The tentative steps of this project are as follows:

  • Make a text. “Kabnis” is hosted on the Black Drama, 2nd Edition website in a roughly dramatic form.[5] This would need to be transcribed into a proper modern play format. Places where stage directions run long would be marked for cutting. During the devising process we would decide if any of these (often beautiful) passages need to be spoken. The play would also need to be marked for cutting for length.
  • Make a secondary text. The plays and vignettes in Cane play a part in the unfolding drama, and it is important to find ways to fold these into the dramatic action of “Kabnis.” If the character of Kabnis is Toomer’s authorial stand-in, the vignettes and poems can be performed as Kabnis’s reflections/experiences, with the other actors playing out wordless dumbshows.
  • Find a collaborator from the YSD or an undergrad with experience producing to help organize. Find adequate rehearsal space. Gather together a group of theatre artists of color and schedule 3-4 sessions of around three hours each.
  • Read through the shortened and secondary texts at these sessions, changing roles and scenes at will. Discuss problems, moments of clarity, dramatic through-lines, possibilities. Consider bringing the discussions of these problems onto the stage.
  • Moving forward: what in here is worth developing? Is there any section we’d want to perform at the mini-conference?
  • Alternatively: Film the rehearsal process and edit it into a presentation for the mini-conference.

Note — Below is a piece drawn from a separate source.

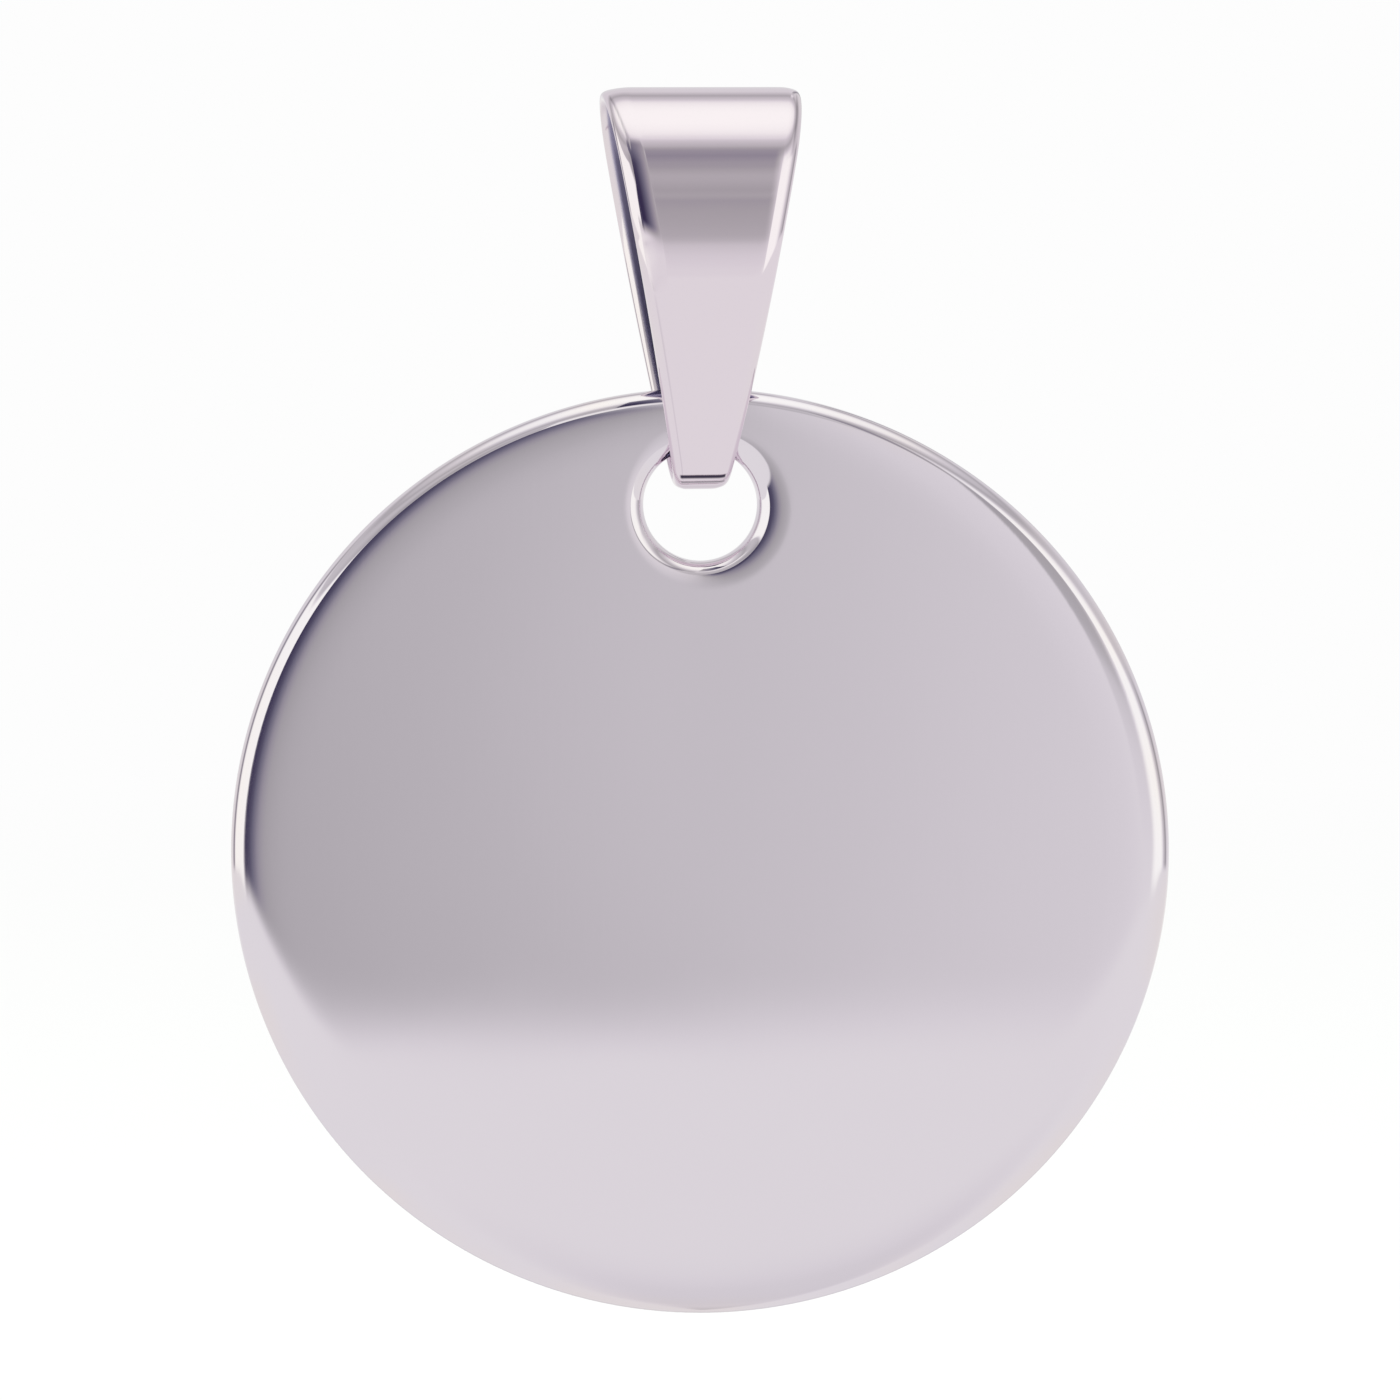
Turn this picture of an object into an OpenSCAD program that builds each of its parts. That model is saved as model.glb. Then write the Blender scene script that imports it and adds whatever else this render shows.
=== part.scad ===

[1] Karen Jackson Ford,Split-gut song: Jean Toomer and the poetics of modernity (Tuscaloosa, Ala: University of Alabama Press, 2015).

[2] Dwight Conquergood, Cultural Struggles (Ann Arbor: University of Michigan Press, 2013).

[3] Darwin T. Turner, “The Failure of a Playwright,” in Jean Toomer: A Critical Evaluation, ed. Therman B. O’Daniel (Washington, D.C: Howard University Press, 1988), 377–88.

[4] Nellie Y. McKay, “Jean Toomer in His Time: An Introduction,” in Jean Toomer: A Critical Evaluation, ed. Therman B. O’Daniel (Washington, D.C: Howard University Press, 1988), 7.